The company, TIKD, seeks damages of more than $11 million to compensate for lost revenue from the bar and from The Ticket Clinic, a law firm that operates across the country.

TIKD also wants a Miami federal judge to rule that its operations are legal and prevent The Ticket Clinic from filing ethical claims against attorneys with whom TIKD works, CEO Chris Riley said.

Riley said the bar, which regulates the legal profession in Florida, and Ticket Clinic are acting together to shove TIKD out of business and limit consumer choice, by making false allegations that TIKD is practicing law without a license.

TIKD currently operates in parts of Florida, Georgia, Maryland, Virginia, California, and the District of Columbia and plans to expand into at least 30 states altogether, he said.

“Their behavior is anticompetitive. It’s anti-consumer. The two of them are acting together to remove TIKD from the marketplace,” Riley said.

He described the product his company offers as “technology and innovation solving a very common and difficult problem for people.”

Florida bar spokeswoman Karen Kirksey declined to comment.

Ticket Clinic CEO Mark Gold said he wanted to review the lawsuit before commenting.

TIKD, which launched in February, works this way in Florida: A driver who gets a traffic ticket can contact the company on a cellphone and be offered a one-time charge below the amount of the ticket.

TIKD connects the driver with an independent attorney for no additional costs or fees and the attorney handles the case without the driver having to appear in court.

If the ticket is not dismissed, TIKD pays any fines, and if the driver gets points on his or her license, TIKD will fully refund the one-time charge. The attorneys are not employees of TIKD but are paid a flat rate per case, the company said. Drivers also can pay the one-time charge in installments.

About 7,000 drivers have used the service so far, and have saved an average of $30 per ticket, the company said in an e-mailed statement.

According to the lawsuit, The Ticket Clinic filed a complaint earlier this year with the bar, which launched an investigation into claims TIKD was engaged in the unlicensed practice of law.

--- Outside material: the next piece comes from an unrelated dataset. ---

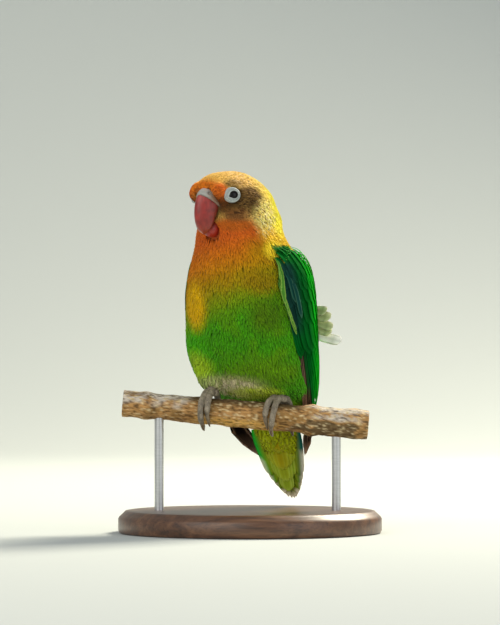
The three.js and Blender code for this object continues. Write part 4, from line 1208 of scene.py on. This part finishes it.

In addition, the lawsuit says, Ticket Clinic attorneys began filing grievances against individual attorneys who worked with TIKD, threatening to try to have them disbarred — forcing some to drop their affiliation with TIKD.

“TIKD is challenging the legal profession, which has an unfortunate history of putting the interests of its members ahead of the interests of consumers,” said TIKD’s lead attorney Ramon Abadin, a past president of the Florida bar.

“The Florida bar has an obligation to help make legal services accessible and affordable to everyone, but its treatment of TIKD is reducing access, not increasing it.”

Although the bar investigation is ongoing, the TIKD lawsuit says a staff opinion has surfaced raising concerns that the company is engaged in the unlicensed practice of law and other unethical conduct.